I met my friend for who he was for the first time.
I don't think I can take it.
Everyone's secrets.
Everyone's pain.
It's all my fault. It's all my fault.
My arms itch and burn...
I just want one scratch.
*chuckle* That's a lie.
It's my fault.
I'm an ugly whore who doesn't deserve anything she has.
I deserve to die,
or lay bleeding at least.

Beautiful Obsession
April 11th, 2009, 06:29 PM
Ok your not an ugly whore who deserves to die. whatever your feeling you need to talk to someone who can help you.

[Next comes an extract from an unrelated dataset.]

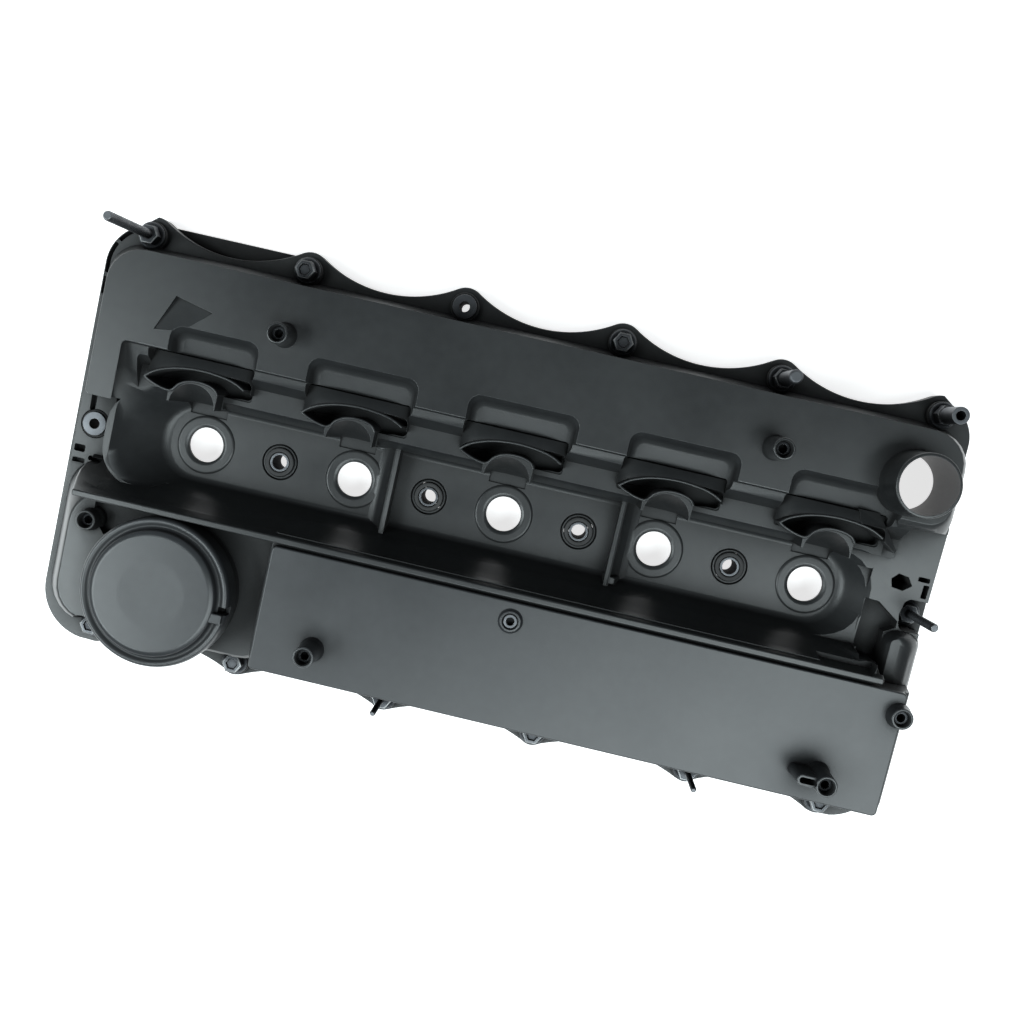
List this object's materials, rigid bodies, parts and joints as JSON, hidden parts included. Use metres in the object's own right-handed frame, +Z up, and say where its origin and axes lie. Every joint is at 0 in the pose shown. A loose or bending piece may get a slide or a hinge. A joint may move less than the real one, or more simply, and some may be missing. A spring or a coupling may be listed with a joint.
{
  "type": "cylinder head cover",
  "caption": "Black moulded cover for an inline engine's cylinder head, with a scalloped flange, an injector valley, a round vent housing, a separator lid and an oil filler neck.",
  "frame": {"origin": "centre of the outline, at the gasket's foot", "axes": "+X along the engine from the vent housing to the oil filler, +Y to the scalloped side, +Z up"},
  "size_m": [0.55, 0.274, 0.09],
  "materials": {
    "nylon": "satin moulded glass-filled nylon, near black",
    "lid_nylon": "satin moulded glass-filled nylon, a shade lighter",
    "rubber": "matt black moulded rubber",
    "silicone": "matt black-brown silicone",
    "steel": "dark zinc-plated steel",
    "spring_steel": "bright drawn wire"
  },
  "bodies": {
    "cover": {"back_bolt_2": "steel", "back_bolt_4": "steel", "back_isolator_1": "rubber", "back_isolator_2": "rubber", "back_isolator_3": "rubber", "back_isolator_4": "rubber", "back_isolator_5": "rubber", "back_isolator_6": "rubber", "back_sleeve_3": "steel", "back_stud_1": "steel", "back_stud_5": "steel", "back_stud_6": "steel", "centre_isolator_1": "rubber", "centre_isolator_2": "rubber", "centre_isolator_3": "rubber", "centre_isolator_4": "rubber", "centre_sleeve_1": "steel", "centre_sleeve_2": "steel", "centre_sleeve_3": "steel", "centre_sleeve_4": "steel", "corner_bolt": "steel", "corner_isolator": "rubber", "cover_shell": "nylon", "front_bolt_1": "steel", "front_bolt_3": "steel", "front_bolt_5": "steel", "front_isolator_1": "rubber", "front_isolator_2": "rubber", "front_isolator_3": "rubber", "front_isolator_4": "rubber", "front_isolator_5": "rubber", "front_stud_2": "steel", "front_stud_4": "steel", "injector_seal_1": "silicone", "injector_seal_2": "silicone", "injector_seal_3": "silicone", "injector_seal_4": "silicone", "injector_seal_5": "silicone", "left_isolator": "rubber", "left_sleeve": "steel", "perimeter_gasket": "rubber", "post_insert_1": "steel", "post_insert_2": "steel", "post_insert_3": "steel", "post_insert_4": "steel", "post_insert_5": "steel", "post_insert_6": "steel", "post_insert_7": "steel", "right_isolator": "rubber", "right_stud": "steel", "separator_baffle": "nylon", "separator_lid": "lid_nylon", "vent_cap": "lid_nylon", "vent_diaphragm": "rubber", "vent_spring": "spring_steel"},
    "vent_valve": {"vent_valve_plate": "nylon"}
  },
  "joints": [
    {"name": "vent_valve_slide", "type": "slide", "parent": "cover", "child": "vent_valve", "axis": [0, 0, 1], "range_m": [-0.003, 0], "stiffness_N_per_m": 200, "springref_m": 0.001, "deforming": ["vent_spring", "vent_diaphragm"]}
  ]
}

But dont cut yourself, you will feel 10 times worse for it, resist temption babe.. pm me if ya wanna xxxx

RaeNose
April 11th, 2009, 11:32 PM
No one can help me.
It's my fault my boyfriend's like this.
If I had never let it on, he'd still treat me like the Virgin Mary.
It's my fault that unleashed a volatile side of my friends.
It's my fault that my best friend yells at me, because I never trust her with anything.
It's my fault that I opened one of my friend's repressed memories of being molested at his first communion last night.
It's my fault that my youth pastor trusts me so much and is here to help, but his own wife acts completely fake to me.
It's my fault that I've been torn down by a lot of people on here.
It's my fault that I built this whole pedestal for me to stand upon: this whole masquerade of my perfection while my insides are rotting.
Even as we speak, I'm scratching myself with a safety pin.
God, I'm so weak.
The cravings and the stress and the secrets and the lies... they're just too much.